** Start of Records provided **

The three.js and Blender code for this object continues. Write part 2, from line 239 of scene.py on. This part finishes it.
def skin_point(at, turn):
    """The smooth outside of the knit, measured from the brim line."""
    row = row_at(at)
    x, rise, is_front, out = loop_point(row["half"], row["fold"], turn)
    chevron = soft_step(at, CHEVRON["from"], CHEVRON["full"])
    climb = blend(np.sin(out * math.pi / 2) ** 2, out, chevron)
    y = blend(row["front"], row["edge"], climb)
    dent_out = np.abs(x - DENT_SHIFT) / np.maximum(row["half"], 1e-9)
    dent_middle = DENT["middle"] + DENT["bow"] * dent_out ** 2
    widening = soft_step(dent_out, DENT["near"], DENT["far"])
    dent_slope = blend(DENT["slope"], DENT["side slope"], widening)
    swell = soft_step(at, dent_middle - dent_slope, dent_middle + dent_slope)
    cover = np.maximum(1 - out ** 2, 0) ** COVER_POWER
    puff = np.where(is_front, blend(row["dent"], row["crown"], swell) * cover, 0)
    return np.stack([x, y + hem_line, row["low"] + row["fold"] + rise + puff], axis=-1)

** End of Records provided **
** Start of Records provided **

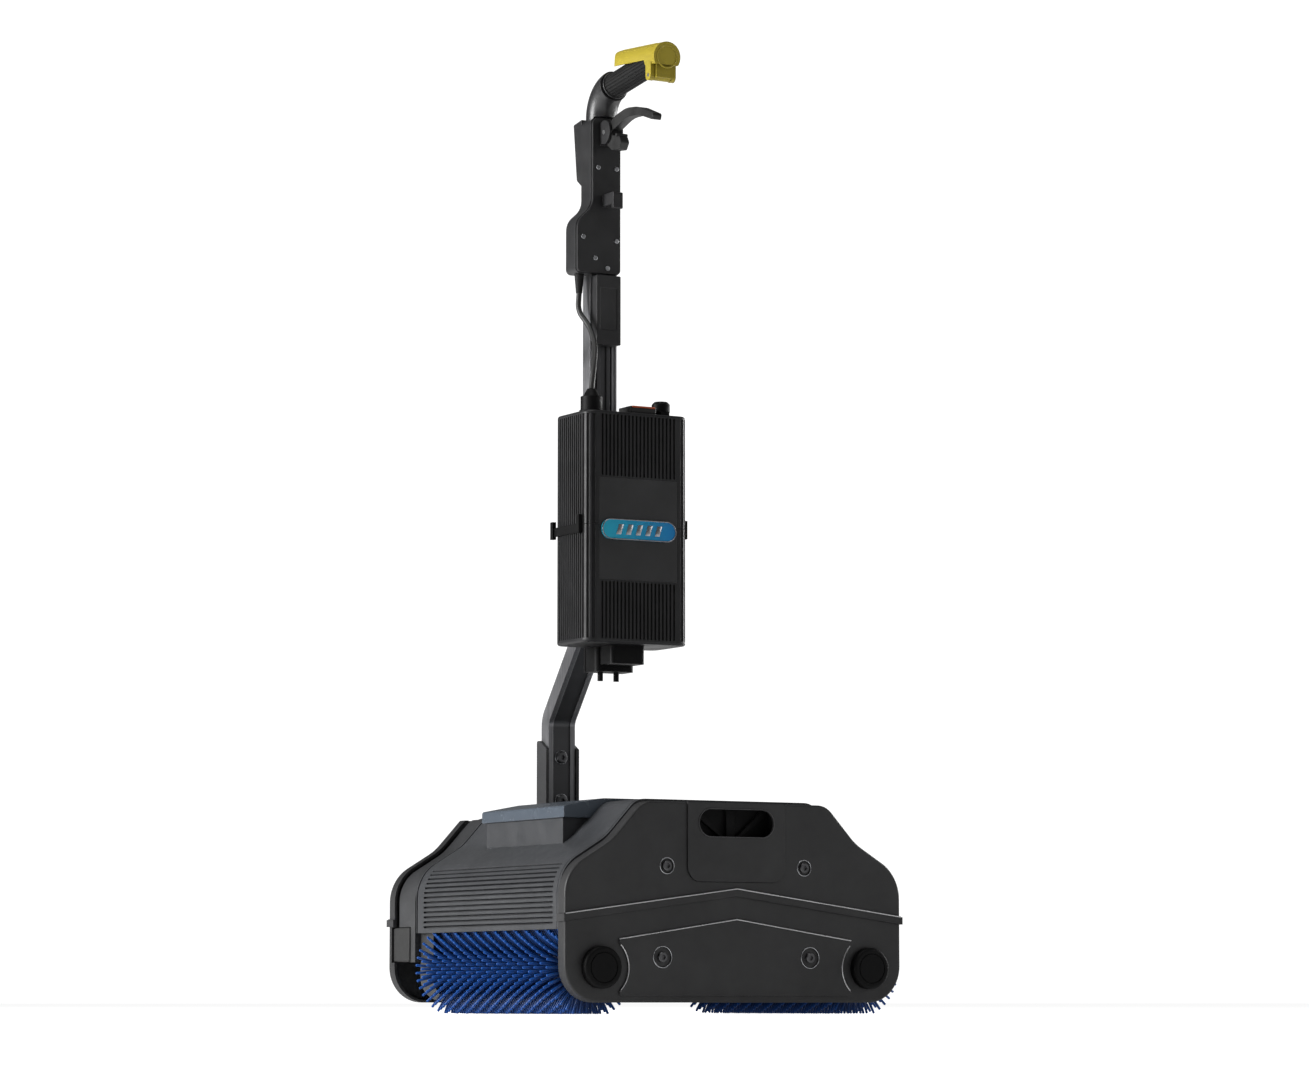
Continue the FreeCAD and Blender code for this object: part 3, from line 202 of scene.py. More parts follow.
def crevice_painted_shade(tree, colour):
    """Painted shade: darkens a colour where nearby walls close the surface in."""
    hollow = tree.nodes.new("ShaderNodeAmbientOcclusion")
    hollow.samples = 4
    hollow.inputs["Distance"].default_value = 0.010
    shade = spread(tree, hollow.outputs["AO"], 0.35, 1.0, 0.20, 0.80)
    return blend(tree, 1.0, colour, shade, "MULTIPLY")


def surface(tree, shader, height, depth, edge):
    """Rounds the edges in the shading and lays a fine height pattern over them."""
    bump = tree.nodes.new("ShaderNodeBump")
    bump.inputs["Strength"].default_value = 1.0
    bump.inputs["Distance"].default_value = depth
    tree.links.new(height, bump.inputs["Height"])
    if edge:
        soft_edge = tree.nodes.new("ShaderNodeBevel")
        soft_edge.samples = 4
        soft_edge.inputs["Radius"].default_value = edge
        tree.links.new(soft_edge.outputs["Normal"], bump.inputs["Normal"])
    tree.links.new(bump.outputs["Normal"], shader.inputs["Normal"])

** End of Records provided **
** Start of Records provided **

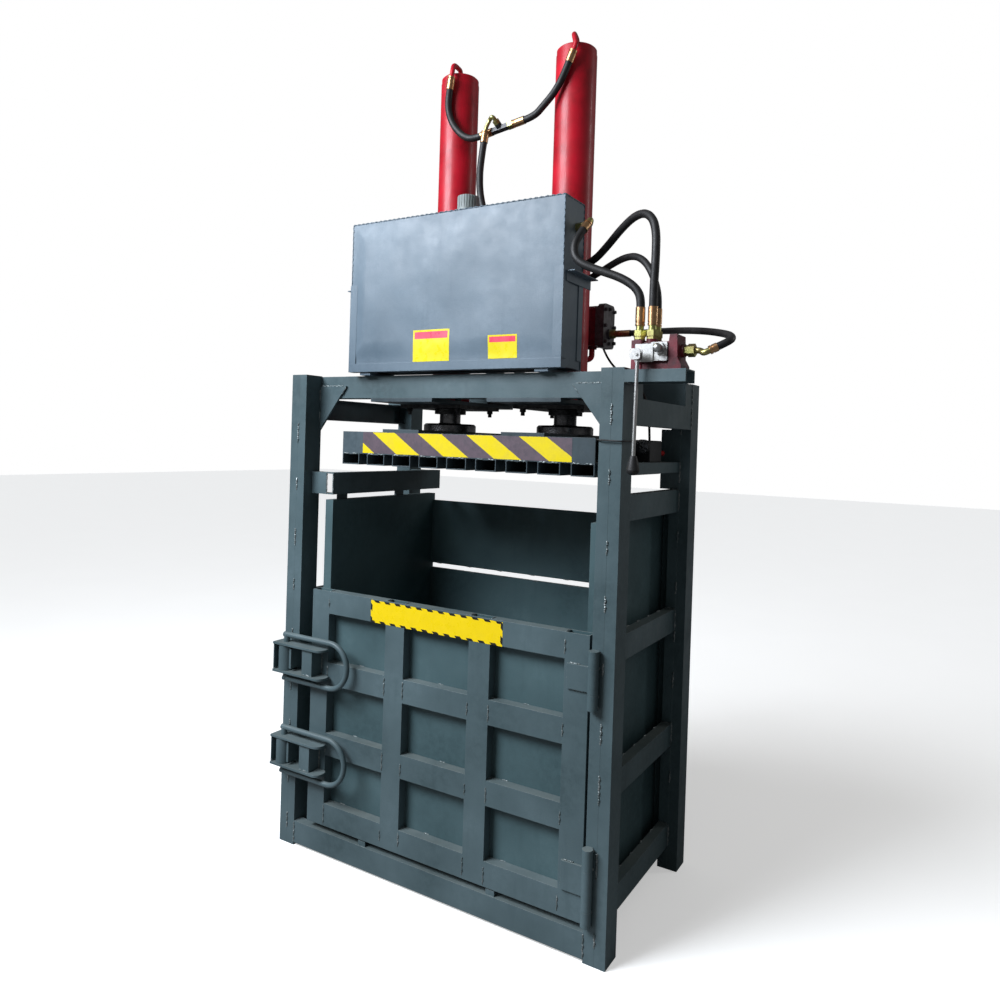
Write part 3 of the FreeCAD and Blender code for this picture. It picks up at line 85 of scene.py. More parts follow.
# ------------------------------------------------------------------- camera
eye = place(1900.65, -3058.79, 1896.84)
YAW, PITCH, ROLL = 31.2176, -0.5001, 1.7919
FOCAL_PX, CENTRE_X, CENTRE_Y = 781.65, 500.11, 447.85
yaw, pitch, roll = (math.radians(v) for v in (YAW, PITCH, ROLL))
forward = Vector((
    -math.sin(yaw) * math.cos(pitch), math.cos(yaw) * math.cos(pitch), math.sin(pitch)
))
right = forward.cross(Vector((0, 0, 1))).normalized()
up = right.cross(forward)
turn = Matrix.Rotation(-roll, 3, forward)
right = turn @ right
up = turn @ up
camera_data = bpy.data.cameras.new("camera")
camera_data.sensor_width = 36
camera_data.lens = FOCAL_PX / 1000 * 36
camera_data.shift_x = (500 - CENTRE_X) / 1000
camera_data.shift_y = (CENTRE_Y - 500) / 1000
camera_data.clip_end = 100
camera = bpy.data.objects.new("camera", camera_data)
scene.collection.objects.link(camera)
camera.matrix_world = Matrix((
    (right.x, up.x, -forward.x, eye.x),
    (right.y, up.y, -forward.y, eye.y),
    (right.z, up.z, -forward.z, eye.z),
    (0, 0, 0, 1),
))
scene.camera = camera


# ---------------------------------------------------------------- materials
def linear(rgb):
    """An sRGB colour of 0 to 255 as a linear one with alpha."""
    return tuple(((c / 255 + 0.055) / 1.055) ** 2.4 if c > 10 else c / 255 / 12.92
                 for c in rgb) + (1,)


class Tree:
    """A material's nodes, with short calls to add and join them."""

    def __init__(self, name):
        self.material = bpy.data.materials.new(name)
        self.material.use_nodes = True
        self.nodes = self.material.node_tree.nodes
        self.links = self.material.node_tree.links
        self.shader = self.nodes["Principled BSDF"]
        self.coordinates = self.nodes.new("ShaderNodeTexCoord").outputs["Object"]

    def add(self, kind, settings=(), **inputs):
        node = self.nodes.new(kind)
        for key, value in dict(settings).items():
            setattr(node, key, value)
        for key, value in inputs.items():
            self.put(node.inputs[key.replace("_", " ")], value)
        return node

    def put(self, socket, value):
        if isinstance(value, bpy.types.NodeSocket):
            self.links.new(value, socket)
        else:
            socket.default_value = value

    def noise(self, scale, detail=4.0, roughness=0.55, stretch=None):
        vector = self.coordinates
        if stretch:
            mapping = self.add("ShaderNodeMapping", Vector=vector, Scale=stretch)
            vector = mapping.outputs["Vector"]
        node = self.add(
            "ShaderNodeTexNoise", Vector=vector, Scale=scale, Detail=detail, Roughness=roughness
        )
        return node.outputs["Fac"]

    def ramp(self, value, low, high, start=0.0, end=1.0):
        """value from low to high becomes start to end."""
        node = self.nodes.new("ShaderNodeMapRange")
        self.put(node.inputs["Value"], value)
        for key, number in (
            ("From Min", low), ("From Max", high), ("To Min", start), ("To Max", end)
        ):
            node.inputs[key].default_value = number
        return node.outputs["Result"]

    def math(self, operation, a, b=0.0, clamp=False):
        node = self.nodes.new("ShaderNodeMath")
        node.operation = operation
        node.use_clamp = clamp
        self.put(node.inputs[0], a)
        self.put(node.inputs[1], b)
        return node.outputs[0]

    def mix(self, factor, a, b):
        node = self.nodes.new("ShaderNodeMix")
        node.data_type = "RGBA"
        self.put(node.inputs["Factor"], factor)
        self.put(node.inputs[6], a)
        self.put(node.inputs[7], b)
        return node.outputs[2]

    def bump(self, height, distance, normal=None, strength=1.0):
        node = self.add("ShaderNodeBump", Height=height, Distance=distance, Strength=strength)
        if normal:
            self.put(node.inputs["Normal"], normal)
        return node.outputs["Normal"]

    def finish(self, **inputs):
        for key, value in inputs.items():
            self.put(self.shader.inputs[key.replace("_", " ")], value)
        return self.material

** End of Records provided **

§ **The task**:
Each line that has the word "Write" should be copied.

§ **Solved exercise**:
The three.js and Blender code for this object continues. Write part 2, from line 239 of scene.py on. This part finishes it.
Write part 3 of the FreeCAD and Blender code for this picture. It picks up at line 85 of scene.py. More parts follow.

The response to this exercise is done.